## Input material
+-------+

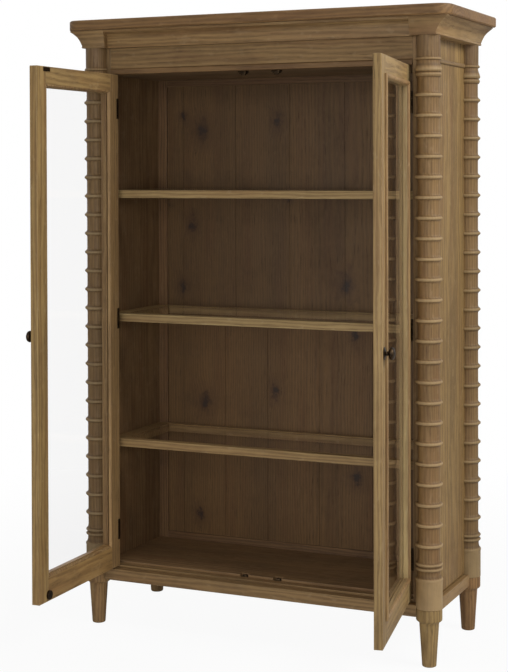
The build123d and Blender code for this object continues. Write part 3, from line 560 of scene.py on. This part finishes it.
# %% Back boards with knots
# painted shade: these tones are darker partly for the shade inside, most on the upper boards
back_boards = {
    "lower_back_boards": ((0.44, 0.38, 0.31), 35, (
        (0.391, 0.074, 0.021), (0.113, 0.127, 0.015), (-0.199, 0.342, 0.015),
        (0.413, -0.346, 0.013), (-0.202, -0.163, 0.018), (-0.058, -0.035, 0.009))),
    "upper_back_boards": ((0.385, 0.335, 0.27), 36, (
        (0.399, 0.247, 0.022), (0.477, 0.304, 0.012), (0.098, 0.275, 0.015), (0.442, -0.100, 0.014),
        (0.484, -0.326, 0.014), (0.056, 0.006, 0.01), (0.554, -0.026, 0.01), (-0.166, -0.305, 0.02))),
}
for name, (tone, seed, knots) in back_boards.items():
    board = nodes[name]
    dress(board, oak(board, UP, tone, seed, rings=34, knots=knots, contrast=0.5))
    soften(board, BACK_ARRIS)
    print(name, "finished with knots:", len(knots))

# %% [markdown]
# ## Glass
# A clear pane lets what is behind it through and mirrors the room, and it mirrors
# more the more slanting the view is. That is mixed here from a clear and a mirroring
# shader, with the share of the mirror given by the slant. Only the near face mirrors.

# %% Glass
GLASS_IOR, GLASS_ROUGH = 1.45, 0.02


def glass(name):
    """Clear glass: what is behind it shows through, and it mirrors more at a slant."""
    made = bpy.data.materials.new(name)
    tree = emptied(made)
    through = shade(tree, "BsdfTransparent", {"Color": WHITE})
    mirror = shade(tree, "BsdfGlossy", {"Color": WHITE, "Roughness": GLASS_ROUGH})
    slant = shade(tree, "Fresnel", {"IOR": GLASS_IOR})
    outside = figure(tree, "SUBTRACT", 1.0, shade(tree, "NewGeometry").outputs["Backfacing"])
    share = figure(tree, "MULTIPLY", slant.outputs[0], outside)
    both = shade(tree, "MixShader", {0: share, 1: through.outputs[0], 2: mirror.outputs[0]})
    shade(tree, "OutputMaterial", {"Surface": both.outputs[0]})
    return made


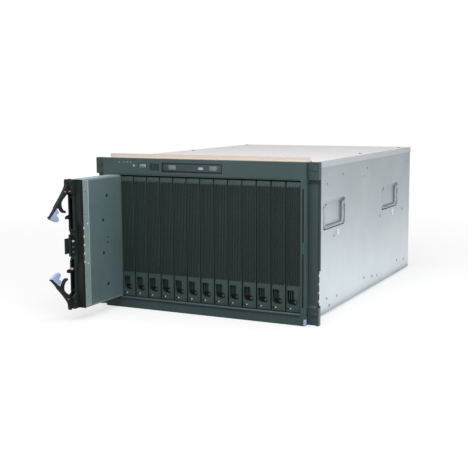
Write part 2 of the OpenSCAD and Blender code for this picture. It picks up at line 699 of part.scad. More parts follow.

+-------+

## Your objective
Return exactly what appears above, from the first line of the entries to the line with "GLASS_IOR, GLASS_ROUGH = 1.45, 0.02", inclusive.

## Correct result
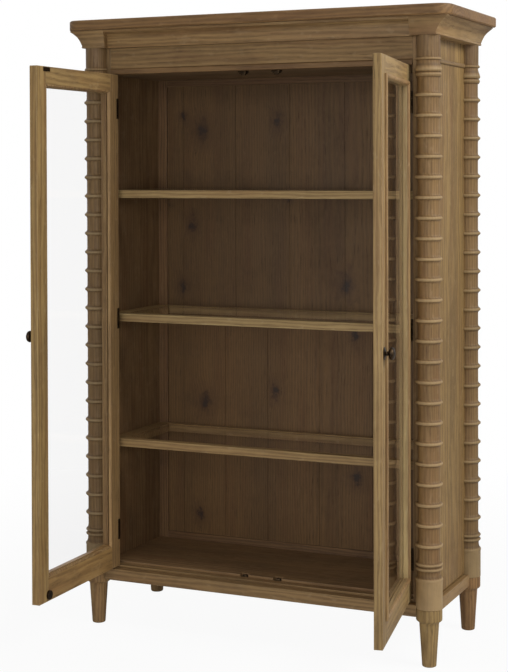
The build123d and Blender code for this object continues. Write part 3, from line 560 of scene.py on. This part finishes it.
# %% Back boards with knots
# painted shade: these tones are darker partly for the shade inside, most on the upper boards
back_boards = {
    "lower_back_boards": ((0.44, 0.38, 0.31), 35, (
        (0.391, 0.074, 0.021), (0.113, 0.127, 0.015), (-0.199, 0.342, 0.015),
        (0.413, -0.346, 0.013), (-0.202, -0.163, 0.018), (-0.058, -0.035, 0.009))),
    "upper_back_boards": ((0.385, 0.335, 0.27), 36, (
        (0.399, 0.247, 0.022), (0.477, 0.304, 0.012), (0.098, 0.275, 0.015), (0.442, -0.100, 0.014),
        (0.484, -0.326, 0.014), (0.056, 0.006, 0.01), (0.554, -0.026, 0.01), (-0.166, -0.305, 0.02))),
}
for name, (tone, seed, knots) in back_boards.items():
    board = nodes[name]
    dress(board, oak(board, UP, tone, seed, rings=34, knots=knots, contrast=0.5))
    soften(board, BACK_ARRIS)
    print(name, "finished with knots:", len(knots))

# %% [markdown]
# ## Glass
# A clear pane lets what is behind it through and mirrors the room, and it mirrors
# more the more slanting the view is. That is mixed here from a clear and a mirroring
# shader, with the share of the mirror given by the slant. Only the near face mirrors.

# %% Glass
GLASS_IOR, GLASS_ROUGH = 1.45, 0.02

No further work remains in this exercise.